Cuomo called Abdus-Salaam "one of the state's most respected and experienced jurists" in a statement Friday.

"Rising from working class roots to serve for decades on the bench of the New York State Supreme Court, Justice Abdus-Salaam has a deep understanding of the everyday issues facing New Yorkers, as well as the complex legal issues that come before the state's highest court," Cuomo said.

She is Cuomo's second nominee for a Court of Appeals post. The Senate confirmed his choice of City University of New York law professor Jenny Rivera in February.

Rivera replaced former Senior Associate Justice Carmen Beauchamp Ciparick, who reached the mandatory retirement age of 70.

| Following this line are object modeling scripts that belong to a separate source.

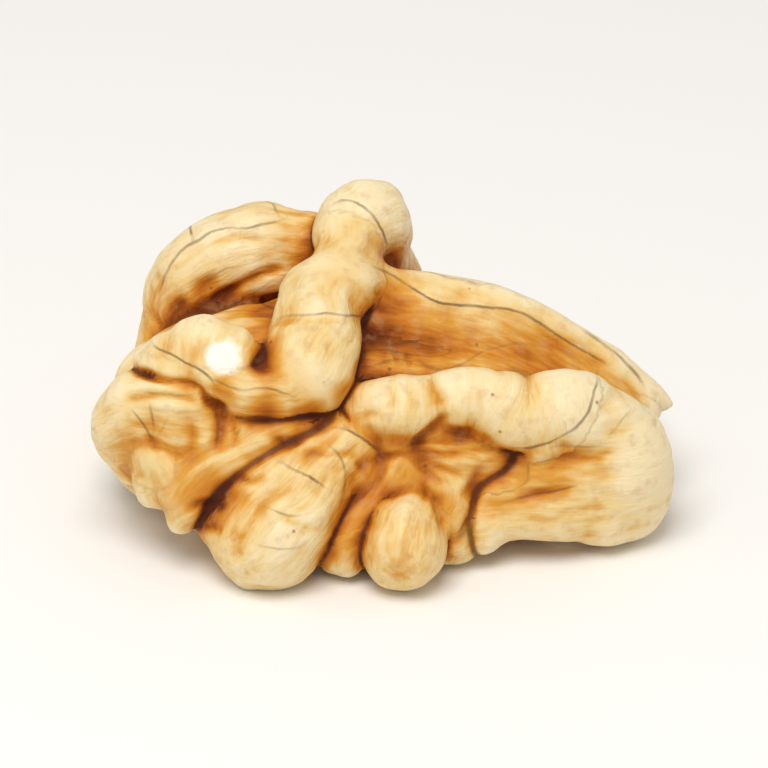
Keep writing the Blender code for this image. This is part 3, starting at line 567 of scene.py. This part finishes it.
def noise(points, seed):
    """Gradient noise: a random slope at each lattice corner, blended by a quintic curve."""
    draw = np.random.default_rng(seed)
    order = draw.permutation(256)
    order = np.concatenate([order, order])
    slopes = unit(draw.normal(size=(256, 3)))
    cell = np.floor(points).astype(np.int64)
    inside = points - cell
    cell &= 255
    fade = inside ** 3 * (inside * (inside * 6 - 15) + 10)
    total = 0.0
    for corner in np.ndindex(2, 2, 2):
        index = [(cell[:, k] + corner[k]) & 255 for k in range(3)]
        slope = slopes[order[order[order[index[0]] + index[1]] + index[2]]]
        weight = np.prod([fade[:, k] if corner[k] else 1 - fade[:, k] for k in range(3)], axis=0)
        total = total + weight * np.sum(slope * (inside - corner), axis=1)
    return 1.5 * total


def billow(points, size, seed):
    """Rounded lumps with narrow valleys between them: the noise's absolute value."""
    return np.abs(noise(points / size, seed)) - 0.22


def grain_of(points, balls, distances, nearest):
    """Each vertex in the frame of its nearest ball: along the fold, and two ways across it. The
    wing's grain follows its lip, read from that one fold, and the wall's runs level, read from
    the place itself."""
    names = list(FOLDS)
    lobes = [lobe for lobe, _, _ in FOLDS.values()]
    from_centre = points - balls.centres[nearest]
    tangent, across = balls.tangents[nearest], balls.across[nearest]
    side = np.cross(tangent, across)
    grain = np.stack([balls.along[nearest] + np.sum(from_centre * tangent, 1),
                      np.sum(from_centre * across, 1), np.sum(from_centre * side, 1)], axis=1)
    two = np.partition(distances, 1, axis=1)
    calm = np.clip((two[:, 1] - two[:, 0]) / 0.5, 0, 1)
    lobe_of = np.array(lobes)[balls.fold[nearest]]
    in_wing, in_wall = lobe_of == "wing", lobe_of == "wall"
    lip = np.flatnonzero(balls.fold == names.index("wing_lip"))
    wing = np.flatnonzero(in_wing)
    square = np.sum((points[wing, None, :] - balls.centres[None, lip, :]) ** 2, axis=2)
    near = square.argmin(axis=1)
    grain[wing] = np.stack([balls.along[lip][near], np.sqrt(square[np.arange(len(wing)), near]),
                            np.zeros(len(wing))], axis=1)
    over = (lobe_of == "ridge") | (lobe_of == "brow")
    grain[over] *= [1 / GRAIN_STRETCH, GRAIN_STRETCH, GRAIN_STRETCH]
    grain[in_wall] = points[in_wall] * [1.0, 0.3, 1.0]
    calm[in_wing | in_wall] = 1.0
    return grain, calm


def wrinkled(skin, points, balls):
    """Lumps where the folds are lumpy, a groove along the creases, then deeper hollows."""
    distances, nearest = balls.distances(points)
    grain, calm = grain_of(points, balls, distances, nearest)
    calm = skin.smoothed(calm[:, None], 3)[:, 0]
    weight = np.exp(-(distances - distances.min(axis=1, keepdims=True)) / 0.4)
    lumpy = weight @ np.array([lump for _, lump, _ in FOLDS.values()]) / weight.sum(axis=1)
    bend = np.stack([noise(points / BEND_SIZE_MM, BEND_SEED + k) for k in range(3)], axis=1)
    bent = points + BEND_MM * bend
    height = lumpy * sum(tall * billow(bent, size, seed) for tall, size, seed in LUMPS)
    tall, size, seed = PUCKERS
    height += (0.3 + 0.7 * lumpy) * tall * billow(bent, size, seed)
    height += sum(tall * noise(points / size, seed) for tall, size, seed in SWELLS)
    tall, size, seed = FLUTES
    height += tall * calm * noise(grain / np.array(size), seed)
    seam = seam_gap(lobe_distances(distances)) + 2.0 * softness(points)
    height -= GROOVE_MM * np.exp(-(seam / GROOVE_WIDTH_MM) ** 2)
    points = points + skin.normals(points) * height[:, None]
    points = skin.smoothed(points, 1)
    hollow = skin.hollow(points, 10)
    points -= skin.normals(points) * np.clip(hollow, -0.02, 0.2)[:, None]
    points = points + furrowed(points, skin.normals(points))[:, None] * skin.normals(points)
    return skin.smoothed(points, 1, 0.4), signed_seam(lobe_distances(distances), seam), grain, calm


def placed(points):
    """Centres the skin in plan on the CAD box and sets its resting flats on z = 0."""
    low, high = points.min(axis=0), points.max(axis=0)
    middle = (np.array(CAD_LOW) + np.array(CAD_HIGH)) / 2 / MM
    shift = middle - (low + high) / 2
    shift[2] = -REST_HEIGHT_MM
    moved = points + shift
    moved[:, 2] = np.maximum(moved[:, 2], 0.0)
    return moved


def coded(distance, reach, strength):
    """A signed distance as an angle's cosine and sine, with a strength: blending these between
    vertices keeps a thin line sharp, and past the reach the angle is half a turn either way."""
    angle = np.pi * np.clip(distance / reach, -1, 1)
    return np.stack([np.cos(angle), np.sin(angle), np.broadcast_to(strength, angle.shape)], axis=1)


def seen_from(points, side):
    """(right, up) as seen from the front or the rear, 30 degrees above the horizon, and the
    direction to the eye."""
    turn = 1.0 if side == "front" else -1.0
    up = np.array([0.0, 0.5 * turn, np.sqrt(0.75)])
    return np.stack([turn * points[:, 0], points @ up], axis=1), np.array([0.0, -turn * np.sqrt(0.75), 0.5])


def drawn_line(flat, rows, reach, taper):
    """The points within reach of a line drawn on the view plane, their signed distances to it,
    and a share that fades from 1 to 0 over the taper at both of its ends."""
    path, along = even_path([(x, y, 0.0, 1.0) for x, y in rows], 0.12)
    heading = unit(np.gradient(path[:, :2], axis=0))
    low, high = path[:, :2].min(0) - reach, path[:, :2].max(0) + reach
    near = np.flatnonzero(np.all((flat > low) & (flat < high), axis=1))
    away = flat[near, None, :] - path[None, :, :2]
    square = np.sum(away ** 2, axis=2)
    k = square.argmin(axis=1)
    pick = away[np.arange(len(near)), k]
    sign = np.where(heading[k, 0] * pick[:, 1] > heading[k, 1] * pick[:, 0], 1.0, -1.0)
    share = np.clip(np.minimum(along[k], along[-1] - along[k]) / taper, 0, 1)
    return near, sign * np.sqrt(square.min(axis=1)), share


def furrowed(points, normals):
    """Height of the drawn furrows and ribs: each a bell across its line, on the side it faces."""
    height = np.zeros(len(points))
    for side, depth, half_width, rows in FURROWS:
        flat, eye = seen_from(points, side)
        near, distance, share = drawn_line(flat, rows, 3 * half_width, 0.8)
        facing = np.clip((normals[near] @ eye - 0.1) / 0.3, 0, 1)
        height[near] -= depth * share * facing * np.exp(-(distance / half_width) ** 2)
    return height


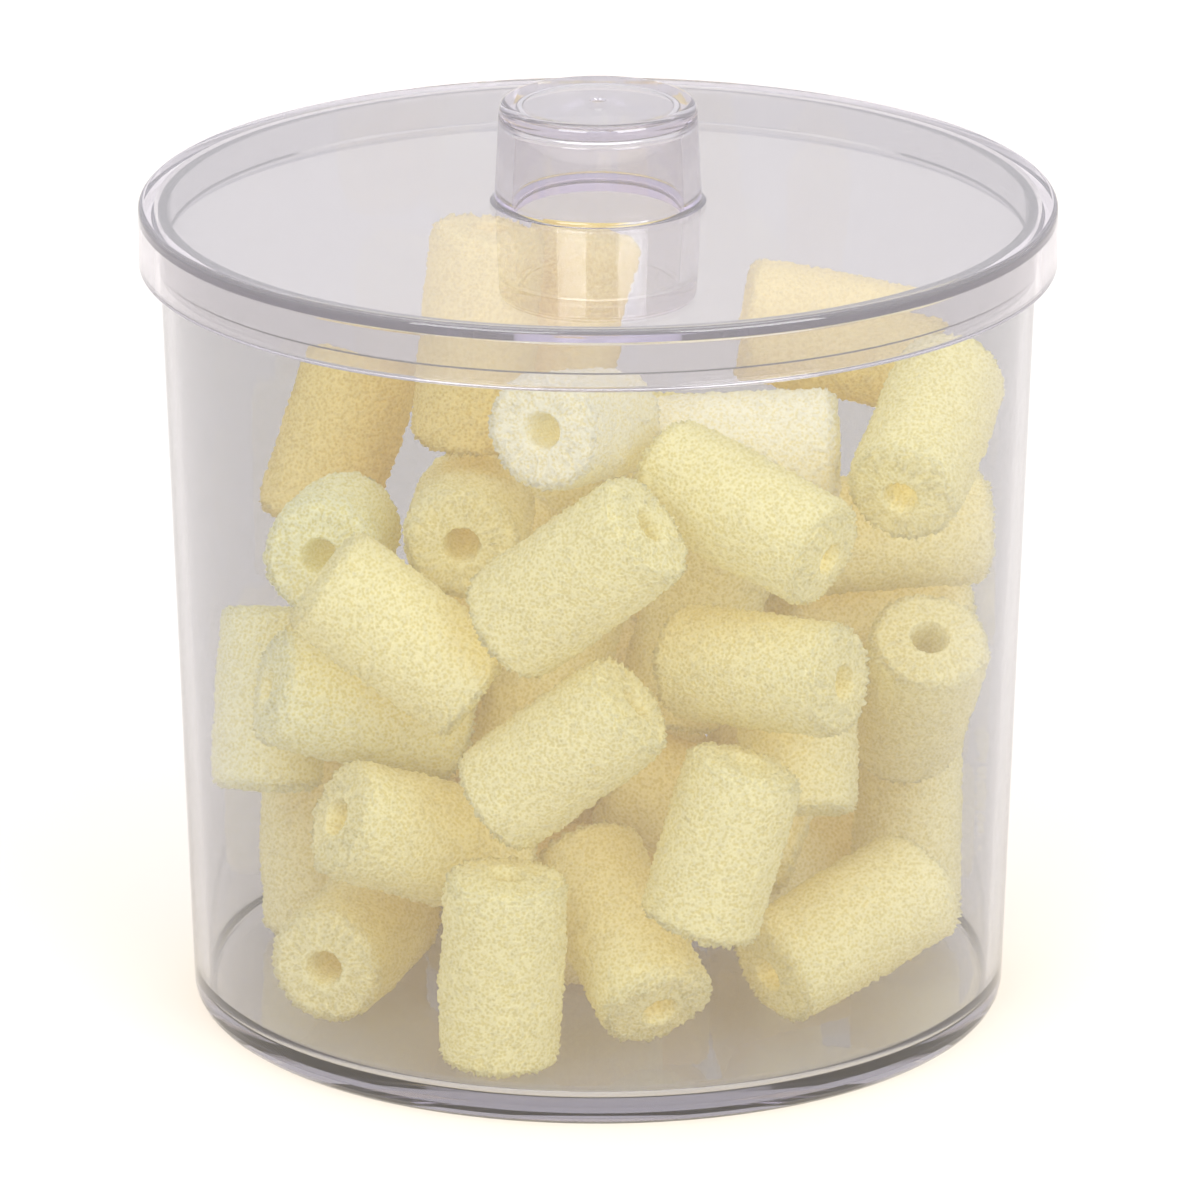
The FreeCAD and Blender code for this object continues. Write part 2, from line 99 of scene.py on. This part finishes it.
for soft_box_row in SOFT_BOXES:
    soft_box(*soft_box_row)

ROOM_COLOUR = (0.97, 0.96, 1.0, 1)
ROOM_STRENGTH = 0.90

room = bpy.data.worlds.new("room")
room.use_nodes = True
background = room.node_tree.nodes["Background"]
background.inputs["Color"].default_value = ROOM_COLOUR
background.inputs["Strength"].default_value = ROOM_STRENGTH
scene.world = room

MM = 0.001
TABLE_RADIUS = 5.0
TABLE_STEPS = 64
TABLE_BELOW = 0.1 * MM
TABLE_COLOUR = (0.645, 0.64, 0.645, 1)
TABLE_ROUGHNESS = 0.9
# Painted light: the table's warm glow stands in for warm light bounced from the foam onto the table
# under the jar.
PAINTED_BOUNCE_GLOW_COLOUR = (1.0, 0.74, 0.42, 1)
PAINTED_BOUNCE_GLOW = 0.16


def table_material():
    """Matt pale sheet with a faint warm painted glow, standing in for warm light bounced from the
    foam.
    """
    material = bpy.data.materials.new("table_painted_glow")
    material.use_nodes = True
    shader = material.node_tree.nodes["Principled BSDF"]
    shader.inputs["Base Color"].default_value = TABLE_COLOUR
    shader.inputs["Roughness"].default_value = TABLE_ROUGHNESS
    shader.inputs["Emission Color"].default_value = PAINTED_BOUNCE_GLOW_COLOUR
    shader.inputs["Emission Strength"].default_value = PAINTED_BOUNCE_GLOW
    material.cycles.emission_sampling = "NONE"
    return material


disc = bmesh.new()
bmesh.ops.create_circle(disc, cap_ends=True, segments=TABLE_STEPS, radius=TABLE_RADIUS)
bmesh.ops.translate(disc, verts=disc.verts[:], vec=(0, 0, -TABLE_BELOW))
table_mesh = bpy.data.meshes.new("table")
disc.to_mesh(table_mesh)
disc.free()
table_top = bpy.data.objects.new("table_top", table_mesh)
table_top.data.materials.append(table_material())
scene.collection.objects.link(table_top)


# Jar. One injection moulding in polished clear polystyrene, faintly lavender where it is looked
# through edge on. Its wall tapers, its floor is thick, its foot is rounded, and inside the mouth
# is a small step, above which the wall is a little thinner.
_, jar_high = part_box("jar_body")
JAR_HEIGHT = round(jar_high.z / MM, 2)
JAR_FOOT_RADIUS = 48.2
JAR_FOOT_ROUNDING = 3.0
JAR_RIM_RADIUS = 51.7
RIM_WALL = 1.2
RIM_ROUNDING = 0.4
MOUTH_RADIUS = JAR_RIM_RADIUS - RIM_WALL
STEP_DROP = 3.85
STEP_WIDTH = 0.25
STEP_TOP = JAR_HEIGHT - STEP_DROP
BELOW_STEP_RADIUS = MOUTH_RADIUS - STEP_WIDTH
BELOW_STEP_HEIGHT = STEP_TOP - STEP_WIDTH
FLOOR_HEIGHT = 3.4
FLOOR_RADIUS = 46.62
FLOOR_ROUNDING = 2.0

# Sizes and corners are in millimetres. Each corner is a radius, a height and a rounding.
JAR_OUTLINE = (
    (0, 0, 0),
    (JAR_FOOT_RADIUS, 0, JAR_FOOT_ROUNDING),
    (JAR_RIM_RADIUS, JAR_HEIGHT, RIM_ROUNDING),
    (MOUTH_RADIUS, JAR_HEIGHT, RIM_ROUNDING),
    (MOUTH_RADIUS, STEP_TOP, 0),
    (BELOW_STEP_RADIUS, BELOW_STEP_HEIGHT, 0),
    (FLOOR_RADIUS, FLOOR_HEIGHT, FLOOR_ROUNDING),
    (0, FLOOR_HEIGHT, 0),
)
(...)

Abdus-Salaam has served as an associate justice of the Supreme Court Appellate Division, First Department, since April 2009. She was elected justice of the Supreme Court in November 1993 and reelected in November 2007.

From January 1992 to December 1993, she served as judge on the New York City Civil Court.

Abdus-Salaam served as general counsel in the New York City Office of Labor Services from June 1988 to December 1991 and as assistant attorney general in the Civil Rights and Real Estate Financing Bureaus from August 1980 to May 1988. She is a graduate of Barnard College and received her J.D. from the Columbia University School of Law.

Last month, the state Bar Association gave Abdus-Salaam its highest rating of "well qualified" to serve on the Court of Appeals. The organization has been evaluating candidates for the high court since 1967.

"I am honored to be nominated by Governor Cuomo to serve on the New York State Court of Appeals. Throughout my legal career, I have sought to uphold the laws of our state and treat all those who appear before me fairly and with respect and dignity," Abdus-Salaam said in a statement.

"This nomination presents me with an opportunity to continue to serve New Yorkers and advocate for justice and fairness here in New York State," she continued.

The Senate has 30 days from Friday to confirm or deny Cuomo's nomination.

In February, some Republican senators questioned Cuomo's choice of Rivera, arguing that she was not qualified and landed the nomination because of "social engineering." Rivera is Puerto Rican and replaced Ciparick, who was the first Hispanic judge on the court.